▸ PROBLEM STATEMENT
Quote verbatim every line from the line containing "hide_parts(gore.name)" to the line containing "FLOOR = -1.06", inclusive of both, and no other line.

--- BEGIN ---

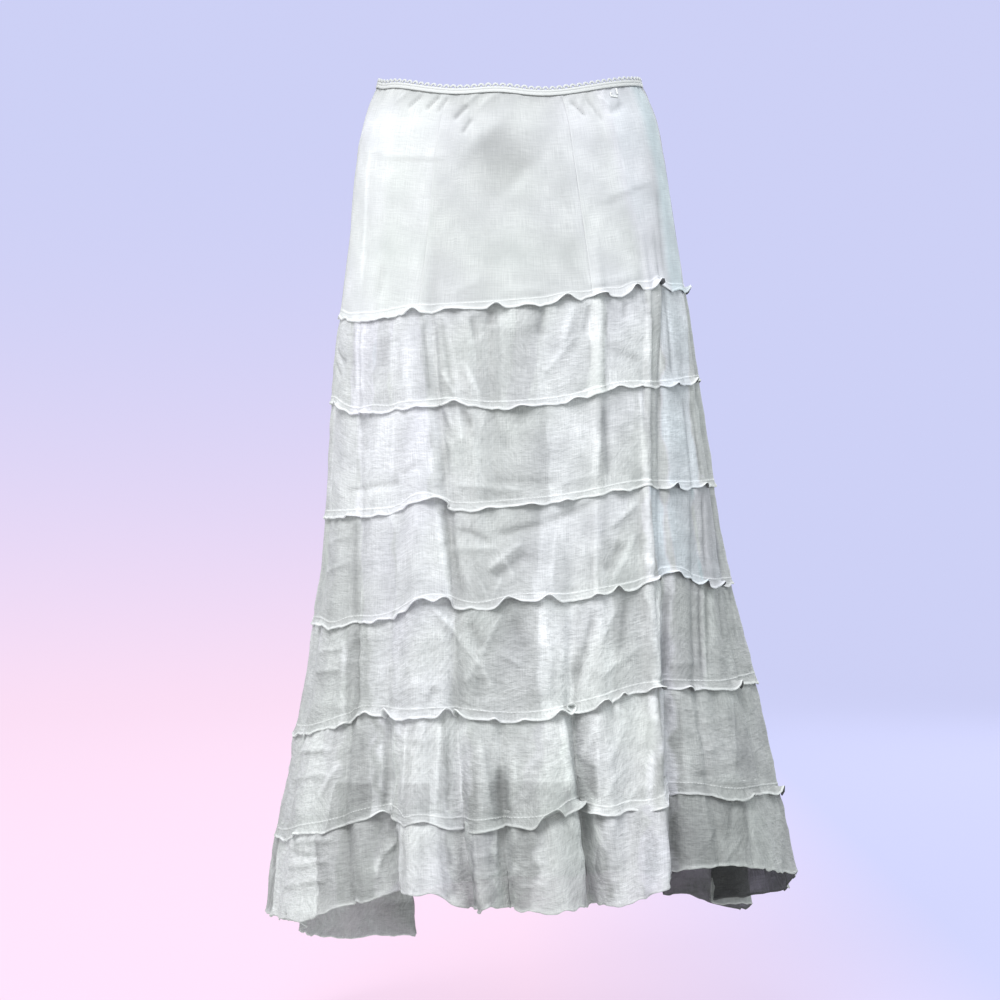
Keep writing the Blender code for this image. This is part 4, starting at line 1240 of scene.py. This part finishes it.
def tack_places():
    """The places of the tacks' threads, as stitches end to end."""
    points, along, out = [], [], []
    for tack in TACKS:
        normal = outward_normals(np.array([tack.turn]), np.array([tack.level]))[0]
        level_line = unit(np.cross(np.array([0.0, 0.0, 1.0]), normal))
        rising = np.cross(normal, level_line)
        lean = math.radians(tack.lean)
        direction = level_line * math.cos(lean) + rising * math.sin(lean)
        middle = skirt_points(tack.turn, tack.level) + normal * TACK_OUT * MM
        beside = np.cross(normal, direction)
        for thread in range(tack.threads):
            aside = (thread - (tack.threads - 1) / 2) * TACK_THREAD * MM
            for at in np.arange(-tack.length / 2, tack.length / 2 + 0.01, TACK_STEP):
                points.append(middle + beside * aside + direction * at * MM)
                along.append(direction)
                out.append(normal)
    return np.array(points), np.array(along), np.array(out)


def make_stitches(material):
    places = [stitch_places(line, normals, False) for line, normals in yoke_seam]
    places += [stitch_places(line, normals, True) for line, normals in seam_lines]
    places.append(tack_places())
    points, along, out = (np.concatenate(parts) for parts in zip(*places))
    return scattered("seam_stitches", points, along, out, stitch_mesh(), material, 0.3, 9)


# ---------------------------------------------------------------- materials


def new_material(name):
    material = bpy.data.materials.new(name)
    material.use_nodes = True
    material.node_tree.nodes.clear()
    return material, material.node_tree


def math_node(tree, operation, a, b, c=0.0):
    return wire(tree, "ShaderNodeMath", {0: a, 1: b, 2: c}, operation=operation).outputs[0]


def noise(tree, vector, scale, detail=0.0, stretch=None):
    if stretch:
        vector = wire(tree, "ShaderNodeMapping", {"Vector": vector, "Scale": stretch}).outputs[0]
    return wire(tree, "ShaderNodeTexNoise", {"Vector": vector, "Scale": scale, "Detail": detail}).outputs[0]


def mixed(tree, share, a, b, **settings):
    """Two colours mixed, each one given as three numbers or as another node's output."""
    a, b = (colour if isinstance(colour, bpy.types.NodeSocket) else (*colour, 1) for colour in (a, b))
    return wire(tree, "ShaderNodeMix", {0: share, 6: a, 7: b}, data_type="RGBA", **settings).outputs[2]


def mapped(tree, value, start, end, least=0.0, most=1.0):
    """A value that goes from least to most as another goes from start to end, and stays there."""
    given = {0: value, 1: start, 2: end, 3: least, 4: most}
    return wire(tree, "ShaderNodeMapRange", given).outputs[0]


def bumped(tree, strength, depth, height):
    given = {"Strength": strength, "Distance": depth, "Height": height}
    return wire(tree, "ShaderNodeBump", given).outputs[0]


def coated(tree, tint, roughness, bump, more=()):
    given = {"Base Color": tint, "Roughness": roughness, "Normal": bump, **dict(more)}
    return wire(tree, "ShaderNodeBsdfPrincipled", given).outputs[0]


def finish(tree, surface):
    wire(tree, "ShaderNodeOutputMaterial", {"Surface": surface})


CASTS = [  # painted tints: grey-green for shade, white, lilac for light and pale blue, a painted reflection
    (0.0, (0.92, 0.952, 0.92)),
    (0.25, (0.943, 0.947, 0.95)),
    (0.5, (0.957, 0.943, 1.0)),
    (1.0, (0.85, 0.94, 1.0)),
]
CREPE = (300, 520, 1)  # how many of the crepe's fine crinkles lie in a metre along and across them
WRINKLES = (110, 260, 1)  # the same for its larger wrinkles
WEAVE = (1100, 50)  # the same for the threads, across and along them
CREPE_TURNS = (0.95, -0.9, 0.08)  # radians that they lean in different places
CREPE_AREAS = (13.0, 9.0)  # how fast those places follow each other, per metre
GLOW = 0.22  # how much of the light goes on through the cloth
HEM_BLEND = 0.0015  # half the height, in metres, over which the lining's hem shows


def gauze(name, thin, thick, sheer, crinkle, grain):
    """Crinkled cotton gauze: thin and thick are its colours where few and many threads lie together,
    sheer is how much shows through it, crinkle is the depth of its fine crinkles in metres, and grain
    how far painted shade darkens their hollows and painted highlight brightens their tops."""
    material, tree = new_material(name)
    uv = wire(tree, "ShaderNodeUVMap", uv_map="cloth").outputs[0]
    cover, tone, lined, cast = (
        wire(tree, "ShaderNodeAttribute", attribute_name=key).outputs["Fac"]
        for key in ("cover", "tone", "lined", "cast")
    )
    warp, weft = (noise(tree, uv, 1.0, stretch=(*way, 1)) for way in (WEAVE, WEAVE[::-1]))
    threads = math_node(tree, "ADD", warp, weft)
    patches = noise(tree, uv, 26.0, 1.0)
    ways = [
        wire(tree, "ShaderNodeVectorRotate", {"Vector": uv, "Angle": turn}, rotation_type="Z_AXIS").outputs[0]
        for turn in CREPE_TURNS
    ]
    place = ways[0]
    for scale, way in zip(CREPE_AREAS, ways[1:]):
        where = math_node(tree, "GREATER_THAN", noise(tree, uv, scale), 0.5)
        place = wire(tree, "ShaderNodeMix", {0: where, 4: place, 5: way}, data_type="VECTOR").outputs[1]
    crepe = noise(tree, place, 1.0, 1.0, CREPE)
    wrinkles = noise(tree, place, 1.0, 0.0, WRINKLES)
    fine = math_node(tree, "MULTIPLY_ADD", wrinkles, 0.5, math_node(tree, "MULTIPLY", crepe, 0.5))
    broad = noise(tree, uv, 1.0, 1.0, (80, 60, 1))
    dense = math_node(tree, "MAXIMUM", cover, math_node(tree, "MULTIPLY", threads, patches))
    tint = mixed(tree, dense, thin, thick)
    # painted shade below the lining's hem
    tone = math_node(tree, "MULTIPLY", tone, mapped(tree, lined, -HEM_BLEND, HEM_BLEND, UNLINED_SHADE))
    # painted shade in the crinkles' hollows and painted highlight on their tops, following the bump below
    tone = math_node(tree, "MULTIPLY", tone, math_node(tree, "MULTIPLY_ADD", fine, grain, 1 - grain / 2))
    tint = wire(tree, "ShaderNodeVectorMath", {0: tint, 3: tone}, operation="SCALE").outputs[0]
    # the cast: the patches' painted tints of light and shade, with a slow random drift as well
    drift = math_node(tree, "MULTIPLY_ADD", cast, 0.45, noise(tree, uv, 9.0, 1.0))
    casts = wire(tree, "ShaderNodeValToRGB", {0: math_node(tree, "MULTIPLY", drift, 0.5)})
    stops = casts.color_ramp.elements
    for place, colour in CASTS[1:-1]:
        stops.new(place).color = (*colour, 1)
    stops[0].color, stops[-1].color = (*CASTS[0][1], 1), (*CASTS[-1][1], 1)
    tint = mixed(tree, 1.0, tint, casts.outputs[0], blend_type="MULTIPLY")
    height = math_node(tree, "MULTIPLY_ADD", threads, 0.12, fine)
    bump = bumped(tree, 1.0, crinkle, math_node(tree, "MULTIPLY_ADD", broad, 0.8, height))
    sheen = {"Specular IOR Level": 0.25, "Sheen Weight": 0.12, "Sheen Roughness": 0.5}
    cotton = coated(tree, tint, 0.88, bump, sheen)
    glow = wire(tree, "ShaderNodeBsdfTranslucent", {"Color": tint, "Normal": bump}).outputs[0]
    cloth = wire(tree, "ShaderNodeMixShader", {0: GLOW, 1: cotton, 2: glow}).outputs[0]
    clear = wire(tree, "ShaderNodeBsdfTransparent").outputs[0]
    holes = math_node(tree, "MULTIPLY", math_node(tree, "SUBTRACT", 1.0, dense), sheer)
    finish(tree, wire(tree, "ShaderNodeMixShader", {0: holes, 1: cloth, 2: clear}).outputs[0])
    return material


def thread(name, colour, scale, depth):
    """Soft cotton thread, with the fine twist of its fibres."""
    material, tree = new_material(name)
    place = wire(tree, "ShaderNodeTexCoord").outputs["Object"]
    fibres = noise(tree, place, scale, 2.0)
    tint = mixed(tree, fibres, tuple(0.86 * part for part in colour), colour)
    bump = bumped(tree, 0.8, depth, fibres)
    finish(tree, coated(tree, tint, 0.7, bump, {"Specular IOR Level": 0.3}))
    return material


def elastic(name):
    """Woven elastic: upright cords side by side, crossed by fine weft."""
    material, tree = new_material(name)
    uv = wire(tree, "ShaderNodeUVMap", uv_map="cloth").outputs[0]
    waves = {"Vector": uv, "Scale": 260.0, "Distortion": 0.6, "Detail": 1.0}
    cords = wire(tree, "ShaderNodeTexWave", waves, bands_direction="X").outputs[1]
    weft = noise(tree, uv, 1.0, 1.0, (300, 1800, 1))
    height = math_node(tree, "MULTIPLY_ADD", weft, 0.6, cords)
    tint = mixed(tree, height, (0.45, 0.46, 0.465), (0.58, 0.583, 0.58))
    finish(tree, coated(tree, tint, 0.75, bumped(tree, 0.7, 0.00025, height)))
    return material


PAPER_X = (0.62, 0.02)  # between these the second colour comes in from the side
PAPER_TOP = 1.2  # height above which there is none of it
PAPER_GLOW = 0.85  # how much of the paper's brightness doesn't depend on the lights


def paper(name, far, near):
    """Seamless paper that is far's colour at the back, and near's in front on the floor."""
    material, tree = new_material(name)
    place = wire(tree, "ShaderNodeTexCoord").outputs["Object"]
    x, _, z = wire(tree, "ShaderNodeSeparateXYZ", {0: place}).outputs
    lower = math_node(tree, "POWER", mapped(tree, z, PAPER_TOP, FLOOR), 2.7)
    tint = mixed(tree, math_node(tree, "MULTIPLY", lower, mapped(tree, x, *PAPER_X)), far, near)
    matt = wire(tree, "ShaderNodeBsdfDiffuse", {"Color": tint}).outputs[0]
    lit = wire(tree, "ShaderNodeEmission", {"Color": tint, "Strength": 1.0}).outputs[0]
    finish(tree, wire(tree, "ShaderNodeMixShader", {0: PAPER_GLOW, 1: matt, 2: lit}).outputs[0])
    return material


# ---------------------------------------------------------------- the skirt

yoke_gauze = gauze("yoke gauze", (0.83, 0.84, 0.845), (0.97, 0.975, 0.975), 0.25, 0.0003, 0.05)
tier_gauze = gauze("tier gauze", (0.78, 0.79, 0.79), (0.97, 0.975, 0.975), 0.35, 0.001, 0.4)
lower_gauze = gauze("lower tier gauze", (0.78, 0.79, 0.79), (0.97, 0.975, 0.975), 0.35, 0.0014, 0.6)
lining_lawn = gauze("lining lawn", (0.69, 0.705, 0.72), (0.74, 0.75, 0.76), 0.10, 0.0002, 0.05)
elastic_finish = elastic("picot elastic")
sewing_thread = thread("sewing thread", (0.82, 0.825, 0.83), 2500, 0.0001)


def line_length(level, first=0.0, last=360.0, folded=True):
    line = skirt_points(np.linspace(first, last, 2001), float(level), folded)
    return float(paces(line).sum())


band = make_waistband(elastic_finish)
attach(band, "root")
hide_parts("waistband")
picots = make_picots(elastic_finish)
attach(picots, "root")

for gore, following in zip(GORES, GORES[1:] + GORES[:1]):
    piece = make_gore(gore, following, yoke_gauze)
    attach(piece, "root")
    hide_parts(gore.name)
    lap = 2 * TURNED_UNDER[-1] * MM
    sides = [
        line_length(level, first, last + 360 * (last < first)) + lap
        for level, first, last in (
            (0, gore.at_waist, following.at_waist),
            (1, gore.at_foot, following.at_foot),
        )
    ]

for number in range(1, HEM_LEVEL):
    piece = make_tier(number, tier_gauze if number < 4 else lower_gauze)
    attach(piece, "root")
    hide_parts(f"tier_{number}")
    line_length(number + 1)

lining = make_lining(lining_lawn)
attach(lining, "root")
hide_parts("lining")
sides = [line_length(level, folded=False) for level in (0, LINING_FOOT)]

stitches = make_stitches(sewing_thread)
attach(stitches, "root")

# ---------------------------------------------------------------- stage, light and camera

SCALE = 1.12 * MM  # width of a picture element at the middle of the skirt
FRAME = 1000  # how many of them lie side by side
DISTANCE = 2.6  # of the camera from there
SENSOR = 36
camera_data = bpy.data.cameras.new("camera")
camera_data.sensor_width = SENSOR
camera_data.lens = SENSOR * DISTANCE / (FRAME * SCALE)
camera = bpy.data.objects.new("camera", camera_data)
camera.location = (-0.0112, -DISTANCE, -0.4614)
camera.rotation_euler = (math.pi / 2, 0, 0)
bpy.context.scene.collection.objects.link(camera)
bpy.context.scene.camera = camera
bpy.context.scene.view_settings.view_transform = "Standard"

FLOOR = -1.06  # its height


def make_bowl(material):
    """A round floor that curves up into a wall all round."""
    flat, bend, top, steps, sides = 4.2, 1.8, 5.0, 12, 64
    profile = [(0.0, FLOOR), (flat / 2, FLOOR), (flat, FLOOR)]
    for step in range(1, steps + 1):
        angle = math.pi / 2 * step / steps
        profile.append((flat + bend * math.sin(angle), FLOOR + bend * (1 - math.cos(angle))))
    profile.append((flat + bend, top))
    circle = [2 * math.pi * k / sides for k in range(sides)]
    rings = [
        [(radius * math.cos(angle), radius * math.sin(angle), height) for angle in circle]
        for radius, height in profile
    ]
    bowl = new_piece("bowl", plain_mesh("bowl", rings), material)
    bowl.visible_diffuse = False
    bowl.visible_shadow = False
    return bowl


make_bowl(paper("lavender paper", (0.62, 0.64, 0.93), (0.97, 0.74, 0.92)))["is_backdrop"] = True


def make_light(name, place, aim, size, power, colour):
    data = bpy.data.lights.new(name, "AREA")
    data.shape = "DISK"
    data.size = size
    data.energy = power
    data.color = colour
    light = bpy.data.objects.new(name, data)
    light.location = place
    light.rotation_euler = (Vector(aim) - Vector(place)).to_track_quat("-Z", "Y").to_euler()
    bpy.context.scene.collection.objects.link(light)


make_light("key", (-0.9, -2.5, 2.97), (0, 0, -0.4), 2.6, 216, (0.975, 0.985, 1.0))
make_light("back", (1.9, 3.0, 0.9), (0, 0, -0.5), 2.2, 62, (0.985, 0.99, 1.0))
make_light("fill", (2.3, -1.5, 0.2), (0, 0, -0.4), 1.6, 8, (0.7, 0.86, 1.0))
world = bpy.data.worlds.new("room")
world.use_nodes = True
air = world.node_tree.nodes["Background"].inputs
air["Color"].default_value, air["Strength"].default_value = (0.95, 1.0, 0.97, 1), 0.735
bpy.context.scene.world = world

{"cad": [list(corner) for corner in cad_box], "scene": [list(corner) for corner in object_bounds()]}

--- END ---

▸ RESPONSE
    hide_parts(gore.name)
    lap = 2 * TURNED_UNDER[-1] * MM
    sides = [
        line_length(level, first, last + 360 * (last < first)) + lap
        for level, first, last in (
            (0, gore.at_waist, following.at_waist),
            (1, gore.at_foot, following.at_foot),
        )
    ]

for number in range(1, HEM_LEVEL):
    piece = make_tier(number, tier_gauze if number < 4 else lower_gauze)
    attach(piece, "root")
    hide_parts(f"tier_{number}")
    line_length(number + 1)

lining = make_lining(lining_lawn)
attach(lining, "root")
hide_parts("lining")
sides = [line_length(level, folded=False) for level in (0, LINING_FOOT)]

stitches = make_stitches(sewing_thread)
attach(stitches, "root")

# ---------------------------------------------------------------- stage, light and camera

SCALE = 1.12 * MM  # width of a picture element at the middle of the skirt
FRAME = 1000  # how many of them lie side by side
DISTANCE = 2.6  # of the camera from there
SENSOR = 36
camera_data = bpy.data.cameras.new("camera")
camera_data.sensor_width = SENSOR
camera_data.lens = SENSOR * DISTANCE / (FRAME * SCALE)
camera = bpy.data.objects.new("camera", camera_data)
camera.location = (-0.0112, -DISTANCE, -0.4614)
camera.rotation_euler = (math.pi / 2, 0, 0)
bpy.context.scene.collection.objects.link(camera)
bpy.context.scene.camera = camera
bpy.context.scene.view_settings.view_transform = "Standard"

FLOOR = -1.06  # its height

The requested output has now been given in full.